— Exercise directions —
Set down the listing below verbatim, but only from its first line through the line containing "return moved(skin(rings, caps=False), (middle_x, 0, 0))".

— Data segment —

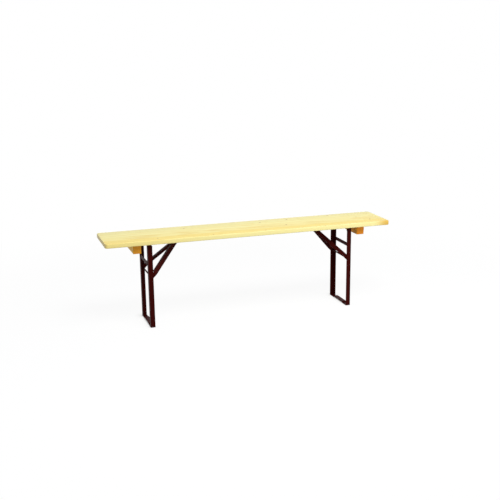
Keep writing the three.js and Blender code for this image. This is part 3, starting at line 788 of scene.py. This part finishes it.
def pressed_plate(middle_x, sizes):
    """A sheet whose lower face is pushed out by the lobes. Its points run from the plate's long
    middle line to its rounded outline, and the rim is eased by a quarter circle."""
    size_x, size_y = 2 * (latch_high[0] - middle_x), latch_high[1] - latch_low[1]
    top = latch_high[2]
    point_spacing = 0.0012
    outline = divided(rounded_rectangle(size_x, size_y, sizes.corner, steps=8), point_spacing)
    spine_reach = (size_x - size_y) / 2
    spine = np.column_stack([np.clip(outline[:, 0], -spine_reach, spine_reach),
                             np.zeros(len(outline))])
    ease = sizes.plate * 0.4
    share = np.linspace(0, 1, 30)[:, None, None]
    face = spine + (inset(outline, [ease])[0] - spine) * share
    lobes = lobe_rise(face, -sizes.inner_lobe, sizes) + lobe_rise(face, sizes.outer_lobe, sizes)
    lower = top - sizes.plate - lobes
    turn = np.linspace(0, np.pi / 2, 4)[1:]
    rim = inset(outline, ease * (1 - np.sin(turn)))
    rim_z = top - sizes.plate + ease * (1 - np.cos(turn))
    rim_heights = np.broadcast_to(rim_z[:, None], rim.shape[:2])
    upper = np.full((1, len(outline)), top)
    plan = np.concatenate([face, rim, outline[None], spine[None]])
    heights = np.concatenate([lower, rim_heights, upper, upper])
    rings = np.concatenate([plan, heights[..., None]], axis=-1)
    return moved(skin(rings, caps=False), (middle_x, 0, 0))


def cheek_outline(pocket_x, pocket_z, sizes):
    """The hook's straight sides, a quarter circle over the pocket and the guard's sloping edge."""
    radius = sizes.pocket
    plate_z = latch_high[2] - sizes.plate - pocket_z
    throat_z = sizes.hook_chamfer - sizes.hook_depth
    guard_z = radius - sizes.guard_drop
    turn = np.linspace(0, np.pi / 2, 12)
    hook = [(sizes.hook_length, plate_z), (sizes.hook_length, throat_z),
            (sizes.hook_length - sizes.hook_chamfer, -sizes.hook_depth),
            (radius + sizes.lead_in, -sizes.hook_depth), (radius, throat_z)]
    pocket = radius * np.column_stack([np.cos(turn), np.sin(turn)])
    guard = [(sizes.guard_chamfer - sizes.guard_length, guard_z),
             (-sizes.guard_length, guard_z + sizes.guard_chamfer), (-sizes.guard_length, plate_z)]
    clockwise = np.concatenate([hook, pocket, guard])
    return clockwise[::-1] + np.array([pocket_x, pocket_z])


class BENCH_OT_latches(bpy.types.Operator):
    """Makes the pressed latches and finishes their sliding bolts."""

    bl_idname = "bench.latches"
    bl_label = "Make Latches"

    def execute(self, context):
        sizes = context.scene.bench_latch
        zinc = bpy.data.materials["zinc_plated_sheet"]
        pin_low, pin_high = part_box("right_apex_pin")
        pocket_x = (pin_low[0] + pin_high[0]) / 2
        pocket_z = (pin_low[2] + pin_high[2]) / 2
        plate = pressed_plate(pocket_x, sizes)

        # The tongue's faces lie inside the plate's, so that no two share a plane
        margin = sizes.plate * 0.1
        tongue_ease = sizes.plate * 0.3
        tongue = slab(rounded_rectangle(2 * sizes.tongue, sizes.tongue_width, sizes.tongue_corner),
                      latch_high[2] - sizes.plate + margin, latch_high[2] - margin, tongue_ease)
        tongue = moved(tongue, (2 * pocket_x - latch_high[0], 0, 0))

        cheek_ease = sizes.cheek * 0.25
        cheek = along_y(slab(cheek_outline(pocket_x, pocket_z, sizes), sizes.cheek_gap,
                             sizes.cheek_gap + sizes.cheek, cheek_ease, steps=3))
        right_parts = (plate, tongue, cheek, reflected(cheek, 1, -1))
        for side, sign in SIDES.items():
            parts = [reflected(part, sign) for part in right_parts]
            new_piece(f"{side}_pressed_latch", parts, zinc, "seat", f"{side}_latch_base",
                      slot="zinc_latch")
            finish_steel(f"{side}_latch_bolt", zinc, sizes.bolt_edge)
            guide = pin_along_y(f"{side}_bolt_guide", sizes.guide, sizes.guide_head)
            new_piece(f"{side}_domed_bolt_guide", [guide], zinc, "seat", f"{side}_bolt_guide",
                      slot="zinc_latch")
        return {"FINISHED"}


# Screws

def screw_head(radius, height):
    """A pan head with a cross recess, as a height over polar points: the dome is
    H (1 - 0.55 (r / R)^4), and the recess takes 0.55 H where |x| or |y| is inside its slot."""
    share = np.concatenate([np.linspace(0, 0.9, 26), [0.95, 0.985, 1.0, 1.0]])
    turn = np.linspace(0, 2 * np.pi, 72, endpoint=False)
    across_x = radius * share[:, None] * np.cos(turn)
    across_y = radius * share[:, None] * np.sin(turn)
    dome = height * (1 - 0.55 * share ** 4)[:, None]
    slot, reach, soft = radius * 0.13, radius * 0.55, radius * 0.06
    arms = [smooth_step((slot - np.abs(first)) / soft + 0.5)
            * smooth_step((reach - np.abs(second)) / soft + 0.5)
            for first, second in ((across_x, across_y), (across_y, across_x))]
    recess = height * 0.55 * np.maximum(*arms)
    heights = dome - recess
    heights[-1] = 0
    return np.stack([across_x, across_y, -heights], axis=-1)


class BENCH_OT_screws(bpy.types.Operator):
    """Makes every screw, with a cross recess in its pan head."""

    bl_idname = "bench.screws"
    bl_label = "Make Screws"

    def execute(self, context):
        sizes = context.scene.bench_screws
        zinc = bpy.data.materials["zinc_plated_screw"]
        for node in [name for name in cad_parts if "_screw_" in name]:
            low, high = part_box(node)
            head = screw_head((high[0] - low[0]) / 2, sizes.head)
            reach = high[2] - low[2] - sizes.head
            radius = np.array([[sizes.shank], [sizes.shank], [0.0]])
            height = reach * np.array([[0.0], [0.8], [1.0]])
            turn = np.linspace(0, 2 * np.pi, head.shape[1], endpoint=False)
            shank = np.stack([radius * np.cos(turn), radius * np.sin(turn),
                              np.broadcast_to(height, (3, len(turn)))], axis=-1)
            screw = skin(np.concatenate([head, shank]), caps=False)
            middle = ((low[0] + high[0]) / 2, (low[1] + high[1]) / 2, low[2] + sizes.head)
            new_piece(f"{node}_driven", [moved(screw, middle)], zinc, "seat", node,
                      slot="zinc_screws")
        return {"FINISHED"}


# Stage

def seen_directly(tree):
    """A factor that is 1 for rays from the camera, and for those that metal mirrors or glass lets
    through, and 0 for the rays that light the bench."""
    path = add(tree, "LightPath")
    mirrored = add(tree, "Math",
                   {0: path.outputs["Is Camera Ray"], 1: path.outputs["Is Glossy Ray"]},
                   operation="MAXIMUM")
    either = add(tree, "Math",
                 {0: mirrored, 1: path.outputs["Is Transmission Ray"]}, operation="MAXIMUM")
    return either


def area_lamp(name, place, target, size, power):
    """A rectangular lamp that faces its target."""
    lamp = bpy.data.lights.new(name, "AREA")
    lamp.shape = "RECTANGLE"
    lamp.size, lamp.size_y = size
    lamp.energy = power
    holder = bpy.data.objects.new(name, lamp)
    holder.location = place
    holder.rotation_euler = (Vector(target) - Vector(place)).to_track_quat("-Z", "Y").to_euler()
    bpy.context.scene.collection.objects.link(holder)


class BENCH_OT_stage(bpy.types.Operator):
    """Makes the white floor, the studio light and the camera."""

    bl_idname = "bench.stage"
    bl_label = "Make Stage"

    def execute(self, context):
        scene = context.scene
        scene.view_settings.view_transform = "Standard"

        # White paper, shaded softly under the bench's feet
        floor_reach = 30.0
        glow_near, glow_far = 1.0, 2.4
        shade_reach = 0.05
        floor_material = bpy.data.materials.new("studio_floor")
        tree = cleared_tree(floor_material)
        seen = seen_directly(tree)
        tone = add(tree, "Mix",
                   {"Factor": seen, "A": linear("#C4C4C4"), "B": linear("#FFFFFF")},
                   data_type="RGBA")
        paper = add(tree, "BsdfDiffuse", {"Color": tone})
        glow = add(tree, "Emission", {"Color": linear("#FFFFFF")})
        place = add(tree, "TexCoord").outputs["Object"]
        distance = add(tree, "VectorMath", {0: place}, operation="LENGTH")
        whiter_far_off = add(tree, "MapRange",
                             {"Value": distance, "From Min": glow_near, "From Max": glow_far,
                              "To Min": 0.92, "To Max": 1.0}, interpolation_type="SMOOTHSTEP")
        near_feet = add(tree, "AmbientOcclusion", {"Distance": shade_reach}, samples=8)
        open_floor = add(tree, "MapRange",
                         {"Value": near_feet.outputs["AO"], "From Min": 0.35, "From Max": 0.95})
        share = add(tree, "Math", {0: whiter_far_off, 1: open_floor}, operation="MULTIPLY")
        brighter = add(tree, "Math", {0: seen, 1: share}, operation="MULTIPLY")
        mixed = add(tree, "MixShader", {0: brighter, 1: paper, 2: glow})
        add(tree, "OutputMaterial", {"Surface": mixed})
        mesh = bpy.data.meshes.new("studio_floor")
        corners = [(-floor_reach, -floor_reach, 0), (floor_reach, -floor_reach, 0),
                   (floor_reach, floor_reach, 0), (-floor_reach, floor_reach, 0)]
        mesh.from_pydata(corners, [], [(0, 1, 2, 3)])
        mesh.materials.append(floor_material)
        floor = bpy.data.objects.new("studio_floor", mesh)
        scene.collection.objects.link(floor)

        world = bpy.data.worlds.new("studio")
        tree = cleared_tree(world)
        light = add(tree, "Background", {"Color": linear("#F6F8FF"), "Strength": 0.42})
        white = add(tree, "Background", {"Color": linear("#FFFFFF")})
        mixed = add(tree, "MixShader", {0: seen_directly(tree), 1: light, 2: white})
        add(tree, "OutputWorld", {"Surface": mixed})
        scene.world = world

        area_lamp("key_lamp", place=(0.3, -2.2, 3.7), target=(0, 0, 0.3), size=(2.2, 1.6),
                  power=136)
        area_lamp("fill_lamp", place=(2.5, -2.3, 0.8), target=(0.6, 0, 0.4), size=(1.6, 1.2),
                  power=27)

        # The lens and place that were fitted to the photograph
        lens = bpy.data.cameras.new("camera")
        lens.lens = 63.48
        lens.sensor_width = 36.0
        lens.shift_x = -0.0053
        lens.shift_y = 0.0380
        camera = bpy.data.objects.new("camera", lens)
        camera.location = (-1.4501, -4.5025, 1.5255)
        camera.rotation_euler = Euler(np.radians([74.7806, 0.6209, -18.4022]), "XYZ")
        scene.collection.objects.link(camera)
        scene.camera = camera
        return {"FINISHED"}


class BENCH_PT_sidebar(bpy.types.Panel):
    """Lists the bench's sizes, colours and steps."""

    bl_label = "Folding Bench"
    bl_space_type = "VIEW_3D"
    bl_region_type = "UI"
    bl_category = "Bench"

    def draw(self, context):
        layout = self.layout
        for group in GROUPS:
            box = layout.box()
            settings = getattr(context.scene, group)
            for name in settings.__annotations__:
                box.prop(settings, name)
        for step in STEPS:
            layout.operator(step.bl_idname)


GROUPS = {
    "bench_seat": SeatSizes,
    "bench_pine": PineFigure,
    "bench_steel": SteelSizes,
    "bench_latch": LatchSizes,
    "bench_screws": ScrewSizes,
    "bench_finishes": Finishes,
}
STEPS = (
    BENCH_OT_materials,
    BENCH_OT_seat,
    BENCH_OT_leg_frames,
    BENCH_OT_braces,
    BENCH_OT_hinges,
    BENCH_OT_latches,
    BENCH_OT_screws,
    BENCH_OT_stage,
)


def register():
    for kind in (*GROUPS.values(), *STEPS, BENCH_PT_sidebar):
        bpy.utils.register_class(kind)
    for name, kind in GROUPS.items():
        setattr(bpy.types.Scene, name, PointerProperty(type=kind))


def unregister():
    for name in GROUPS:
        delattr(bpy.types.Scene, name)
    for kind in (BENCH_PT_sidebar, *reversed(STEPS), *GROUPS.values()):
        bpy.utils.unregister_class(kind)


def main():
    register()
    bpy.ops.bench.materials()
    bpy.ops.bench.seat()
    bpy.ops.bench.leg_frames()
    bpy.ops.bench.braces()
    bpy.ops.bench.hinges()
    bpy.ops.bench.latches()
    bpy.ops.bench.screws()
    bpy.ops.bench.stage()


if __name__ == "__main__":
    main()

— Answer for this exercise —
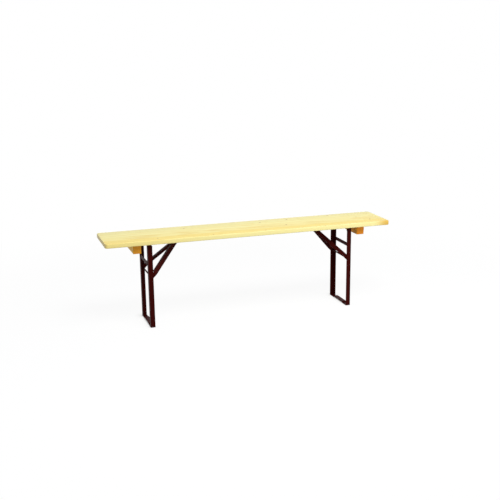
Keep writing the three.js and Blender code for this image. This is part 3, starting at line 788 of scene.py. This part finishes it.
def pressed_plate(middle_x, sizes):
    """A sheet whose lower face is pushed out by the lobes. Its points run from the plate's long
    middle line to its rounded outline, and the rim is eased by a quarter circle."""
    size_x, size_y = 2 * (latch_high[0] - middle_x), latch_high[1] - latch_low[1]
    top = latch_high[2]
    point_spacing = 0.0012
    outline = divided(rounded_rectangle(size_x, size_y, sizes.corner, steps=8), point_spacing)
    spine_reach = (size_x - size_y) / 2
    spine = np.column_stack([np.clip(outline[:, 0], -spine_reach, spine_reach),
                             np.zeros(len(outline))])
    ease = sizes.plate * 0.4
    share = np.linspace(0, 1, 30)[:, None, None]
    face = spine + (inset(outline, [ease])[0] - spine) * share
    lobes = lobe_rise(face, -sizes.inner_lobe, sizes) + lobe_rise(face, sizes.outer_lobe, sizes)
    lower = top - sizes.plate - lobes
    turn = np.linspace(0, np.pi / 2, 4)[1:]
    rim = inset(outline, ease * (1 - np.sin(turn)))
    rim_z = top - sizes.plate + ease * (1 - np.cos(turn))
    rim_heights = np.broadcast_to(rim_z[:, None], rim.shape[:2])
    upper = np.full((1, len(outline)), top)
    plan = np.concatenate([face, rim, outline[None], spine[None]])
    heights = np.concatenate([lower, rim_heights, upper, upper])
    rings = np.concatenate([plan, heights[..., None]], axis=-1)
    return moved(skin(rings, caps=False), (middle_x, 0, 0))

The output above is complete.